Which, if not a full-throated acknowledgment that he had been running away through travel, seems to strongly suggest at least that Mr. Kepnes felt that there was something un-adult about his travels.
Which is fine – maybe for him there was.
But this definitely is one place where I personally feel some distance from the author, whose story otherwise seems so relatable to my own life.
The rise of the remote work economy has made working online while traveling the world far more feasible today than even a few years ago.
And just like people used to live agrarian lives on farms until industrialization allowed the rise of urban living for the masses, I think that the digital economy is such a fundamental change in the world that a life of long-term travel is something that, if not totally widespread, will at least seem completely normal in 50 years’ time.
And if everyone else is a Peter Pan too, then what’s so wrong with living in Neverland, right?
But, alas, we aren’t there yet. And those of us who are digital nomads can’t truly know what the future holds – both for ourselves and for the lifestyle itself.

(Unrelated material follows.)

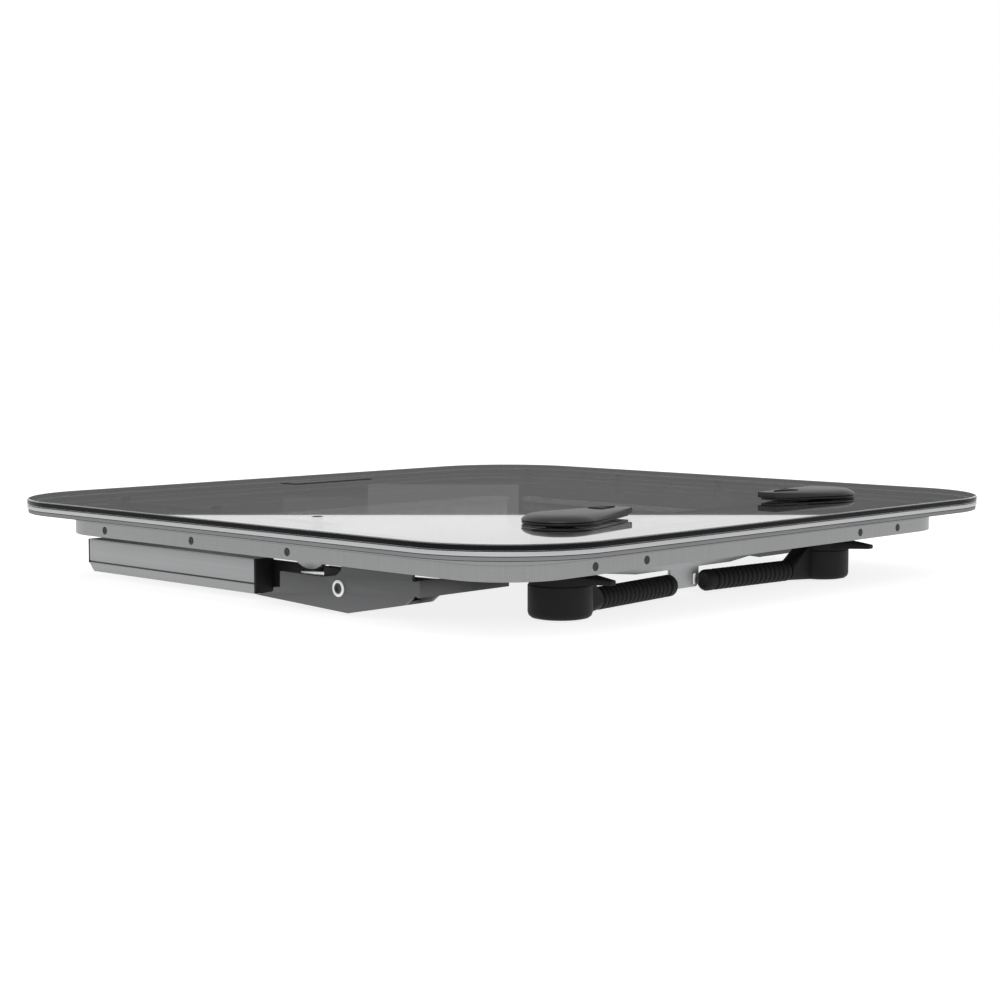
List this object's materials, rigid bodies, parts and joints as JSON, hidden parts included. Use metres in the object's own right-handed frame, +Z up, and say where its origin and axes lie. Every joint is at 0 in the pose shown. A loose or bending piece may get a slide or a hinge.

Bottom Line: A Book That Belongs on Every Aspiring Digital Nomad’s Kindle
Ultimately, I think it remains to be seen whether the breakup between Mr. Kepnes and travel is one of those that actually sticks.
I personally am not at all convinced that Mr. Kepnes is truly going to leave nomad life behind (at times, the book does read a little like his effort to convince himself “this is really it – I’m really done traveling this time”).
But, whatever the conclusion of Mr. Kepnes’s journey, his reflections at this point are certainly worth your time and money.
Because travel is one of those partners who is all fun when you’re dating casually but becomes something entirely different when things turn into a long-term relationship.
And, given how polyamorous travel is, we should listen to those who have dated it before – especially when they’ve collected their reflections as eloquently as Mr. Kepnes has here.